Pure Regular Expression Engines and Literal Clusters

Sun Oct 13 14:17:54 CDT 2019

On Sun, 13 Oct 2019 15:29:04 +0200
Hans Åberg via Unicode <unicode at unicode.org> wrote:

> > On 13 Oct 2019, at 15:00, Richard Wordingham via Unicode
> > I'm now beginning to wonder what you are claiming.  

> I start with a NFA with no empty transitions and apply the subset DFA
> construction dynamically for a given string along with some reverse
> NFA-data that is enough to transverse backwards when a final state
> arrives. The result is a NFA where all transverses is a match of the
> string at that position.

And then the speed comparison depends on how quickly one can extract
the match information required from that data structure.

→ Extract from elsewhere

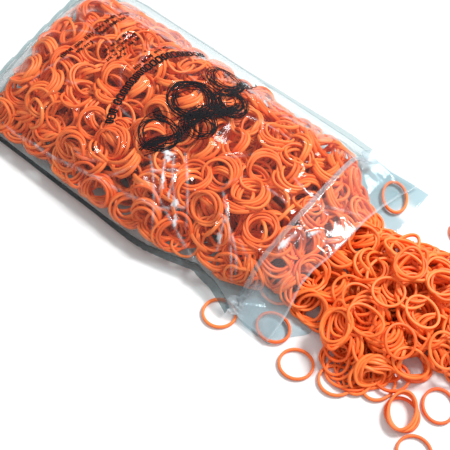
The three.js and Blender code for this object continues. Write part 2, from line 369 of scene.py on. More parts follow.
    def push_apart(self, points, pairs):
        every = np.concatenate([points, self.fixed])
        i, j = pairs
        apart = every[i] - every[j]
        distance = np.sqrt((apart * apart).sum(1)) + 1e-9
        touching = distance < 2 * CONTACT_RADIUS
        i, j = i[touching], j[touching]
        distance = distance[touching]
        push = apart[touching] * (0.5 * (2 * CONTACT_RADIUS - distance) / distance)[:, None]
        push[~(self.movable[i] & self.movable[j])] *= 2
        count = np.bincount(i, minlength=len(every)) + np.bincount(j, minlength=len(every))
        share = 1 / np.maximum(1, count * 0.5)
        for axis in range(3):
            total = np.bincount(i, push[:, axis], len(every)) - np.bincount(j, push[:, axis], len(every))
            points[:, axis] += (total * share)[: len(points)]
        return points

    def confine(self, points, stretch):
        points[:, 0] = np.clip(points[:, 0], self.space.start(points[:, 1]), self.space.end - self.inset)
        left, right = self.space.sides(points[:, 0])
        inset = CONTACT_RADIUS + self.inset * smooth(MOUTH, MOUTH + 12, points[:, 0])
        points[:, 1] = np.clip(points[:, 1], left + inset, right - inset)
        floor, roof = self.space.limits(points[:, 0], points[:, 1])
        top = floor + (roof - floor) * stretch - CONTACT_RADIUS
        low = floor + BAND_WIDTH / 2
        points[:, 2] = np.clip(points[:, 2], low, np.maximum(top, low + 0.3))
        return points

    def settle(self, steps):
        points = self.bands.reshape(-1, 3)
        before = points.copy()
        stretch = self.STRETCHED
        for step in range(steps):
            done = min(1, step / (steps * 0.72))
            last_stretch = stretch
            stretch = self.STRETCHED + (1 - self.STRETCHED) * (1 - (1 - done) ** 1.6)
            if step % 4 == 0:
                pairs = self.near_pairs(np.concatenate([points, self.fixed]), 2 * CONTACT_RADIUS + 1.2)
            speed = np.clip((points - before) * (0.5 if done < 1 else 0), -0.6, 0.6)
            before = points.copy()
            points = points + speed
            centre = points.reshape(self.count, CHAIN, 3).mean(1)
            floor = self.space.floor.at(centre[:, 0], centre[:, 1])
            drop = np.repeat((centre[:, 2] - floor) * (stretch / last_stretch - 1), CHAIN)
            points[:, 2] += drop - 0.02
            before[:, 2] += drop
            for _ in range(2):
                points = self.keep_shape(points)
            for _ in range(2):
                points = self.push_apart(points, pairs)
            points = self.confine(points, stretch)
        self.bands = points.reshape(self.count, CHAIN, 3)
        return self.bands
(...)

Incidentally, at least some of the sizes and timings I gave seem to be
wrong even for strings.  They won't work with numeric quantifiers, as
in /[ab]{0,20}[ac]{10,20}[ad]{0,20}e/.

One gets lesser issues in quantifying complexity if one wants "Å" to
match \p{Lu} when working in NFD - potentially a different state for
each prefix of the capital letters.  (It's also the case except for
UTF-32 if characters are treated as sequences of code units.)  Perhaps
'upper case letter that Unicode happens to have encoded as a single
character' isn't a concept that regular expressions need to support
concisely. What's needed is to have a set somewhere between
[\p{Lu}&\p{isNFD}] and [\p{Lu}],though perhaps it should be extended to
include "ff" - there are English surnames like "ffrench".

Regards,

Richard.